The Perks of Traveling European Style 

As I sit writing this, we are on our last Eurail train of CR9. Frankly, I don’t know what to feel. I’m not going to miss the incredibly close calls, with such classics as Andrea throwing her body in a train door to save us all, and being lied to by multiple conductors about when our train is actually arriving at any given location. I also won’t have a very hard time saying goodbye to things like lugging my suitcase everywhere and throwing it haphazardly in any empty space, using rickety train bathrooms, sleeping in uncomfortable positions, and getting stern talking-tos from conductors every time I put my feet on a chair.

Despite all that, there are a lot of things about Eurail that I really will miss. The opportunity to stare dramatically out the train window with headphones in and think deeply about life, the hilarious train conversations and games I’ve been a part of, getting to see how hilarious everyone looks trying to sleep while sitting upright (shoutout to kate for sleeping on literally every train we have stepped foot on) the brief chance to watch a little Netflix and remember what it feels like to be a lazy American, and so much more. Eurail has been nothing if not an experience.

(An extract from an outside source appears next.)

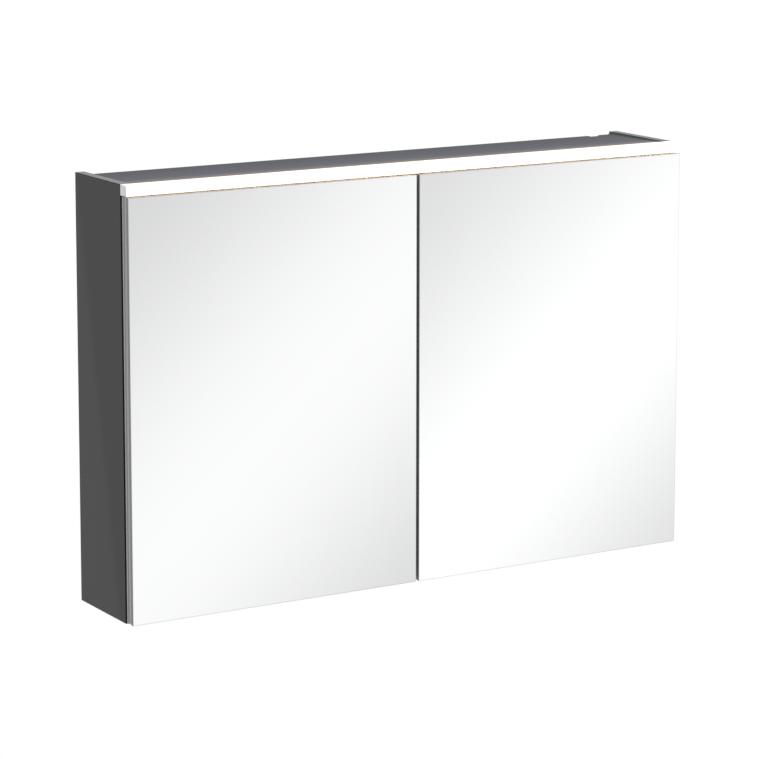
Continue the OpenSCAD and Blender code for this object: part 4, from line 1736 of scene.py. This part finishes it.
@dataclass
class Hangers:
    """The adjustable hangers in the rear corners and the plates that they hook on to."""

    edge: float = 0.5 * MM

    def build(self) -> None:
        """Builds and dresses every piece."""
        for side in Side:
            for name, finish in (("hanger", BLACK), ("hanger_hook", ZINC), ("wall_plate", ZINC)):
                node = side.node(name)
                mesh = softened(node, self.edge, 2, 3 * MM, smooth=True)
                show(f"{node}_part", mesh, [node], [finish])
        mesh = softened("hanger_caps", 0.8 * MM, 3, 3 * MM, smooth=True)
        show("hanger_cover_pair", mesh, ["hanger_caps"], [BLACK])


@dataclass
class CarcassHinges:
    """The hinge plates and gooseneck arms on the side panels."""

    edge: float = 0.35 * MM

    def build(self) -> None:
        """Builds and dresses every piece."""
        for side in Side:
            for name, finish in (("hinge_plates", NICKEL), ("hinge_arms", NICKEL_BRUSHED)):
                node = side.node(name)
                mesh = softened(node, self.edge, 2, 2 * MM, smooth=True)
                show(f"{node}_part", mesh, [node], [finish])


class SheetFace(IntEnum):
    """The finishes of a mirror sheet, in the order of its materials."""

    SILVERED = 0
    RIM = 1
    BACK = 2
    UPPER_RIM = 3
    MARGIN = 4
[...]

I appreciate the way Europeans travel compared to Americans. There’s much more of a focus on efficiency and respectability here than back home. While we have had a few rowdy run-ins, mostly people have been much more respectful of each other’s space and noise tolerance than on American transportation. The Eurail is relatively clean and well-kept, and the conductors do a great job of preventing any problems from occurring. I think if it were an American train system free food would probably be served and there might be TV’s on the back of the seats, but I honestly enjoyed being forced to just relax and look out the windows at the beautiful scenery and talk to my friends. Eurail has been a positive experience, and I’m going to miss everything from the stress of trying to get on a train to the excitement I felt arriving in each new city.